> **DATA FOR THIS TASK**
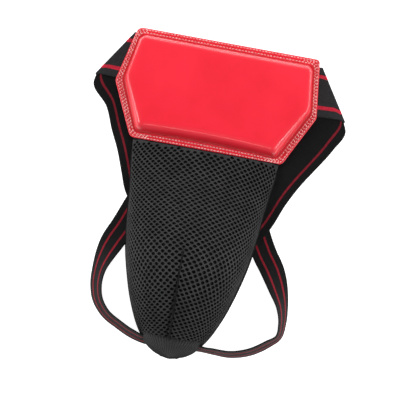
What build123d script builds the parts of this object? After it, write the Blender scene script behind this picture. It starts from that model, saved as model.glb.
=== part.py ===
from build123d import *
from math import cos, radians, sin
import os

os.makedirs("parts", exist_ok=True)

# Groin protector lying on its back, in millimetres: +Y points to the waist, +Z out of the front,
# z = 0 is the surface that it lies on. Plan coordinates are measured from the middle of the seam
# between the belly pad and the pocket, which stands at (SEAM_X, SEAM_Y) in the part's frame.

SEAM_X = -4.5
SEAM_Y = 50.5

# Elastic bands; the waist's is 50 wide between its two edges
LEG_WIDTH = 25.0
BAND = 1.5  # thickness of every elastic
UNDER = 0.0  # level of the elastic that has been folded under
OVER = 1.7  # level of the elastic that lies above it

# Layers of the belly pad and the pocket, upwards
BACK_Z = 3.4  # underside of the pad's lining and of the pocket's binding
BASE_Z = 4.2  # top of the lining; the pad's foam and the pocket's front begin here
FLANGE_Z = 6.4  # top of the pad's stitched flange
PAD_TOP_Z = 18.0
LEATHER = 1.6
SOFT_FOAM = 2.0

# Belly pad in plan: corners of its flange, and of its raised panel where that starts and at its top,
# from the lower left one around to the left
PAD = [(-77.6, 0.4), (77.0, 0.4), (103.3, 51.6), (96.2, 110.5), (-88.6, 110.5), (-102.3, 54.2)]
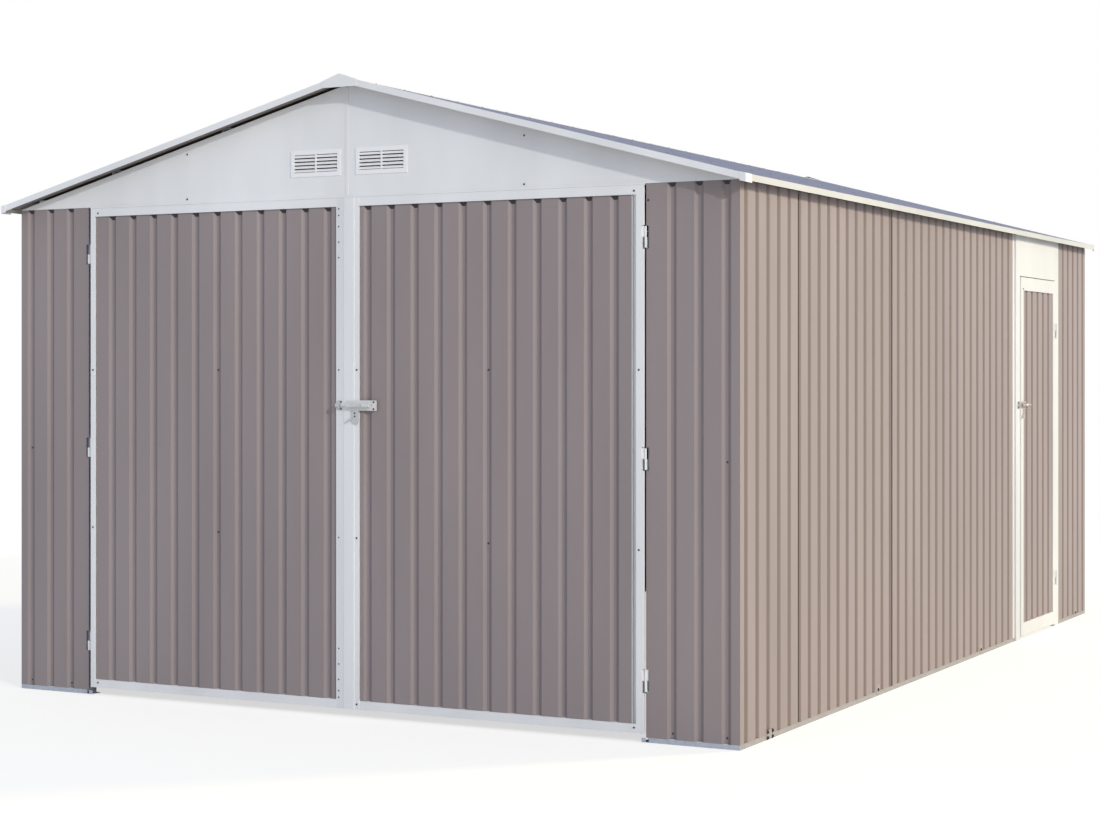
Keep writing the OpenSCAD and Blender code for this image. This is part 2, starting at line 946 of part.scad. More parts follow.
// A hanging lug with two holes, its top edge at the origin
module hasp_plate(width, height, thick) {
    difference() {
        translate([-width / 2, 0, -height])
            cube([width, thick, height]);
        for (f = [0.45, 0.78])
            translate([0, -1, -f * height])
                rotate([-90, 0, 0])
                    cylinder(r = width * 0.2, h = thick + 2);
    }
}

module front_bolt_body() {
    face_y = leaf_front - strip_proud;
    plate_t = 2.5;
    plate_h = 41;
    reach = face_y - bolt_axis_y - plate_t;
    color(zinc) {
        translate([5, face_y - plate_t, bolt_z - plate_h / 2])
            cube([138, plate_t, plate_h]);
        for (x = [5, 92])
            translate([x, bolt_axis_y, bolt_z])
                bolt_guide(13, 19, reach + eps, pin_clear);
        translate([116, face_y - eps, bolt_z - 16])
            cube([27, strip_proud + panel_in + eps, 32]);
        translate([47, face_y - plate_t, bolt_z - plate_h / 2 + eps])
            hasp_plate(28, 52, plate_t);
    }
}

module front_bolt_rod() {
    color(zinc)
        translate([-4, bolt_axis_y, bolt_z]) {
            rotate([0, 90, 0])
                cylinder(r = bolt_rod_r, h = 124);
            translate([80, 0, 0])
                rotate([90, 0, 0])
                    cylinder(r = 3.5, h = 20);
        }
}

module front_bolt_keeper() {
    stile_x = -meeting_x - meeting_gap / 2;
    plate_t = 2;
    reach = leaf_front - plate_t - bolt_axis_y;
    color(zinc) {
        translate([stile_x - 31, leaf_front - plate_t, bolt_z - 20])
            cube([28, plate_t, 40]);
        translate([stile_x - 24, bolt_axis_y, bolt_z])
            bolt_guide(13, 21, reach + eps, 1);
    }
}

// --------------------------------------------------------------- walk-in door

module side_door_frame() {
    color(off_white) {
        translate([side_front_x, side_y0, side_leaf_bottom])
            rotate([0, 0, 90])
                leaf_frame(side_leaf_w, side_leaf_h, side_stile_w, side_stile_w, side_rail_h);
        for (z = side_hinge_levels)
            translate([side_axis_x, side_axis_y, z - hinge_h / 2]) {
                sleeve_knuckle(side_knuckle_r);
                translate([-side_knuckle_r - 0.5, -32, hinge_h / 2 + knuckle_gap / 2])
                    difference() {
                        cube([3, 32, hinge_h / 2 - knuckle_gap / 2]);
                        translate([side_knuckle_r + 0.5, 32, -1])
                            cylinder(r = pin_r + pin_clear, h = hinge_h);
                    }
            }
    }
}

module side_door_panel() {
    inner = side_stile_w + panel_gap;
    first = (side_leaf_w - (side_leaf_grooves - 1) * rib_pitch) / 2;
    z0 = side_leaf_bottom + side_rail_h + panel_gap;
    z1 = side_leaf_top - side_rail_h - panel_gap;
    color(taupe)
        translate([side_front_x - panel_in, side_y0, z0])
            rotate([0, 0, 90])
                linear_extrude(z1 - z0)
                    sheet_profile(inner, side_leaf_w - inner, first, side_leaf_grooves);
}

// Draws its children in the walk-in door's own frame: x along the wall towards
// the back, y into the building, the leaf's front at y = 0
module on_side_leaf() {
    translate([side_front_x, side_y0, 0])
        rotate([0, 0, 90])
            children();
}

side_bolt_y = side_front_x - side_bolt_axis_x;

module side_bolt_body() {
    plate_t = 2;
    color(zinc)
        on_side_leaf() {
            translate([4, -plate_t, side_bolt_z - 18])
                cube([94, plate_t, 36]);
            for (x = [8, 82])
                translate([x, side_bolt_y, side_bolt_z])
                    bolt_guide(12, 18, -side_bolt_y - plate_t + eps, pin_clear);
            translate([44, -plate_t, side_bolt_z - 18 + eps])
                hasp_plate(28, 50, plate_t);
        }
}

module side_bolt_rod() {
    color(zinc)
        on_side_leaf()
            translate([6, side_bolt_y, side_bolt_z]) {
                rotate([0, 90, 0])
                    cylinder(r = bolt_rod_r, h = 92);
                translate([71, 0, 0])
                    rotate([90, 0, 0])
                        cylinder(r = 3.5, h = 18);
            }
}

module side_bolt_keeper() {
    plate_t = 2;
    face_y = leaf_proud - casing_proud;
    color(zinc)
        on_side_leaf() {
            translate([-50, face_y - plate_t, side_bolt_z - 19])
                cube([36, plate_t, 38]);
            translate([-42, side_bolt_y, side_bolt_z])
                bolt_guide(14, 20, face_y - plate_t - side_bolt_y + eps, 1);
        }
}

// --------------------------------------------------------------------- nodes

base_rail_front();
base_rail_back();
base_rail_left();
base_rail_right();
corner_posts();
front_door_posts();
front_header();
side_door_posts();
side_door_transom();
wall_plates();
wall_girts();
front_wall_left();
front_wall_right();
left_wall();
back_wall();
right_wall_front();
right_wall_rear();
front_gable();
back_gable();
roof_purlins();
roof_rafters();
roof_left();
roof_right();
ridge_cap();
ridge_end_caps();
verge_trim_front();
verge_trim_back();
eave_trims();
eave_corner_caps();
front_vents();
back_vents();
left_door_frame();
left_door_panel();
right_door_frame();
right_door_panel();
door_cover_strip();
front_bolt_keeper();
front_bolt_body();
front_bolt_rod();
side_door_frame();
side_door_panel();
side_bolt_keeper();
side_bolt_body();
side_bolt_rod();
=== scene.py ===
"""Finishes, fasteners and fittings of a metal garage, laid out as a Blender add-on.

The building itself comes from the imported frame. This file gives every surface its
finish and adds the pieces that the frame leaves plain: screws with their washers,
the gable vents, the slide bolts, the laps between sheets and the hems of the doors.
"""

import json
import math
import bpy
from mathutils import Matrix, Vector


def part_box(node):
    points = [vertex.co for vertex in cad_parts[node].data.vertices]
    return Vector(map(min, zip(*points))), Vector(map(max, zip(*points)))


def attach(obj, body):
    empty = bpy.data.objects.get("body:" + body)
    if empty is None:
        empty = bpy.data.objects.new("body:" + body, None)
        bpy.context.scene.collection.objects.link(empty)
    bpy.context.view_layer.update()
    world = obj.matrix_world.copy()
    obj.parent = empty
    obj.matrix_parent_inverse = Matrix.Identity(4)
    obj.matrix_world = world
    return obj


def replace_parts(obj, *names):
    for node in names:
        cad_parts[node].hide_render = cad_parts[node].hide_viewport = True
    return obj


bl_info = {
    "name": "Metal garage",
    "version": (1, 0, 0),
    "blender": (4, 5, 0),
    "location": "View3D > Sidebar > Garage",
    "description": "Finishes, screws, vents and bolts of a ribbed steel garage",
    "category": "Object",
}

import bmesh
import bpy
from bpy.props import FloatProperty, FloatVectorProperty, IntProperty, PointerProperty
from mathutils import Matrix, Vector

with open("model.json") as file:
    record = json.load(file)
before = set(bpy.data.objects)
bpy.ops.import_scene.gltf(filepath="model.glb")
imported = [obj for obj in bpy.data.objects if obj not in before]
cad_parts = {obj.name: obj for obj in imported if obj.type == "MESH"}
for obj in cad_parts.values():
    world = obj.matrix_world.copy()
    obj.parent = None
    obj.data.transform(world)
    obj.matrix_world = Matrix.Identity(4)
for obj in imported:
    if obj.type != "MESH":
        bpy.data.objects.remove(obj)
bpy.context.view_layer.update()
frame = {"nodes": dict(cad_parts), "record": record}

MM = 0.001
RIGHT, LEFT = Vector((1, 0, 0)), Vector((-1, 0, 0))
FRONT, BACK = Vector((0, -1, 0)), Vector((0, 1, 0))

SIDE_WALLS = ("left_wall", "right_wall_front", "right_wall_rear")

# Places that come from the frame, in metres
WALL_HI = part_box("right_wall_front")[1]
FRONT_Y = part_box("front_wall_left")[0].y
SIDE_X = WALL_HI.x
WALL_TOP = WALL_HI.z
WALL_FOOT = WALL_HI.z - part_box("left_wall")[1].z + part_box("left_wall")[0].z
LEAF_FRONT = FRONT_Y - 13 * MM

# The grooves: their spacing, depth and number, and the first one of each wall
PITCH = 109 * MM
GROOVE_DEPTH = 10 * MM
SIDE_GROOVES, END_GROOVES = 47, 31
SIDE_FIRST = (2 * abs(FRONT_Y) - (SIDE_GROOVES - 1) * PITCH) / 2
END_FIRST = (2 * SIDE_X - (END_GROOVES - 1) * PITCH) / 2
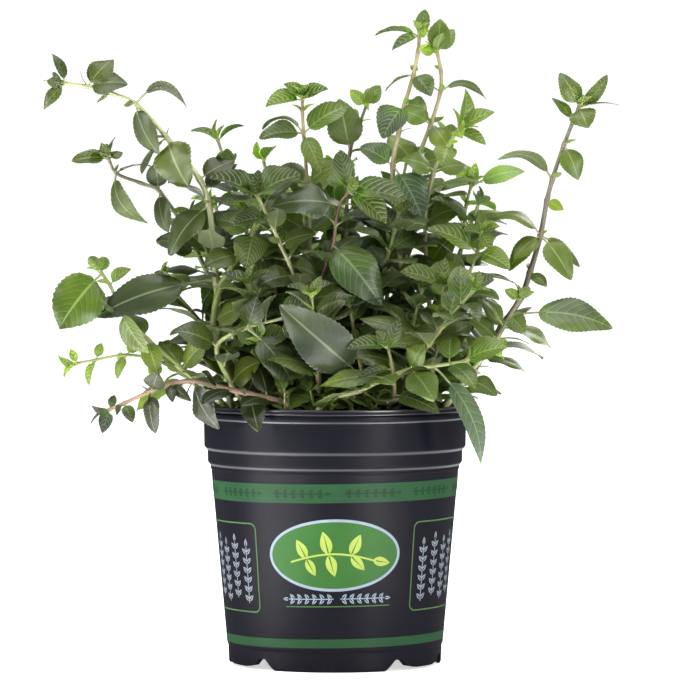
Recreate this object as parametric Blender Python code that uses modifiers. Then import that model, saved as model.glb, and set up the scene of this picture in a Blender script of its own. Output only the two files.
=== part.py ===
"""A potted mint plant: a thin black nursery pot, its potting mix and the leafy stems that grow from it.

Units are metres, +Z is up and -Y is the front. The origin is on the ground, at the centre of the pot.
Each stem grew in one piece with its leaves, so each is one solid: a square stem with its leaves joined on.
"""

import math
from collections import namedtuple

import bmesh
import bpy
from mathutils import Matrix, Vector
from mathutils.bvhtree import BVHTree

MM = 0.001
GAP = 0.3 * MM  # clearance between neighbouring solids

# The pot, a 4.5 inch round nursery pot.
RIM_RADIUS = 57.4 * MM
POT_HEIGHT = 112.0 * MM
FOOT_RADIUS = 45.9 * MM
WALL = 1.3 * MM
FLOOR_TOP = 7.4 * MM
FLOOR_UNDERSIDE = 6.0 * MM
SHOULDER_RADIUS = 56.7 * MM
LOWER_LEDGE_RADIUS = 55.1 * MM
BODY_TOP_RADIUS = 53.6 * MM
BODY_BASE_RADIUS = 46.7 * MM
BODY_TOP = 85.5 * MM
RIDGE_HEIGHT = 9.2 * MM
NOTCH_HEIGHT = 4.8 * MM
FIRST_NOTCH = 57  # bearing of the middle of the first foot cut, in degrees from the front
SHORT_FOOT_LIFT = 1.0 * MM
CUTTER_DEPTH = 17.5 * MM
TURN_STEPS = 42

# The potting mix and the plant.
MIX_TOP = 105.0 * MM
STEM_TIP_SHARE = 0.45  # a stem's radius at its tip, as a share of its radius at the foot
STEM_SPACING = 18 * MM
BUD_LENGTH = 1.6 * MM
LEAF_THICKNESS = 0.8 * MM
PETIOLE_RADIUS = 0.55 * MM
SMALL_LEAF = 21 * MM  # a leaf shorter than this has fewer sections
PETIOLE_SHARE = 0.14
ARCH = 0.10  # how far a leaf bows up, as a share of its length
CLEARANCE = 0.35 * MM  # kept round each leaf while it is fitted in among the others

# The stems that fill the bush between the planned ones stand in arcs on the mix. An arc has a count, foot
# radius (mm), lean outwards, height (mm), middle bearing and spread (degrees; 90 is the back, 270 front).
FILL_ARCS = (
    (7, 35, 0.30, 92, 90, 200),
    (5, 22, 0.24, 114, 90, 200),
    (3, 34, 0.66, 56, 218, 54),
    (3, 34, 0.66, 56, 322, 54),
    (5, 12, 0.22, 88, 270, 300),
)
FILL_PAIR_RISE = 17  # mm from one pair of leaves to the next
FILL_LEAF_LENGTH = 29 * MM
FILL_LEAF_WIDTH = 0.55  # of its length

COLOURS = {
    "pot": ((0.018, 0.018, 0.024, 1), 0.32),
    "potting_mix": ((0.035, 0.022, 0.014, 1), 0.95),
    "stem": ((0.07, 0.15, 0.035, 1), 0.55),
}

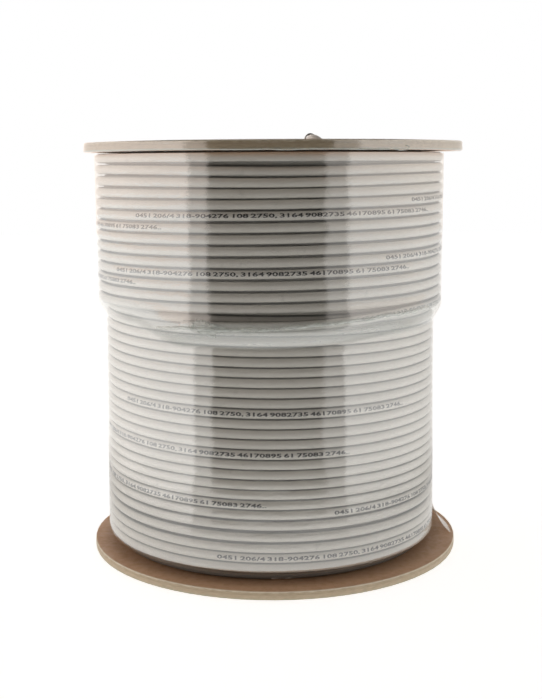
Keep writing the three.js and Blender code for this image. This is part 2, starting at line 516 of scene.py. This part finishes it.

> **WHAT THIS TASK INVOLVES**
The lines above from the one containing "wall_girts();" through the one containing "for node in" are to be set down exactly, and no others.

> **THE COMPLETED TASK**
wall_girts();
front_wall_left();
front_wall_right();
left_wall();
back_wall();
right_wall_front();
right_wall_rear();
front_gable();
back_gable();
roof_purlins();
roof_rafters();
roof_left();
roof_right();
ridge_cap();
ridge_end_caps();
verge_trim_front();
verge_trim_back();
eave_trims();
eave_corner_caps();
front_vents();
back_vents();
left_door_frame();
left_door_panel();
right_door_frame();
right_door_panel();
door_cover_strip();
front_bolt_keeper();
front_bolt_body();
front_bolt_rod();
side_door_frame();
side_door_panel();
side_bolt_keeper();
side_bolt_body();
side_bolt_rod();
=== scene.py ===
"""Finishes, fasteners and fittings of a metal garage, laid out as a Blender add-on.

The building itself comes from the imported frame. This file gives every surface its
finish and adds the pieces that the frame leaves plain: screws with their washers,
the gable vents, the slide bolts, the laps between sheets and the hems of the doors.
"""

import json
import math
import bpy
from mathutils import Matrix, Vector


def part_box(node):
    points = [vertex.co for vertex in cad_parts[node].data.vertices]
    return Vector(map(min, zip(*points))), Vector(map(max, zip(*points)))


def attach(obj, body):
    empty = bpy.data.objects.get("body:" + body)
    if empty is None:
        empty = bpy.data.objects.new("body:" + body, None)
        bpy.context.scene.collection.objects.link(empty)
    bpy.context.view_layer.update()
    world = obj.matrix_world.copy()
    obj.parent = empty
    obj.matrix_parent_inverse = Matrix.Identity(4)
    obj.matrix_world = world
    return obj


def replace_parts(obj, *names):
    for node in names:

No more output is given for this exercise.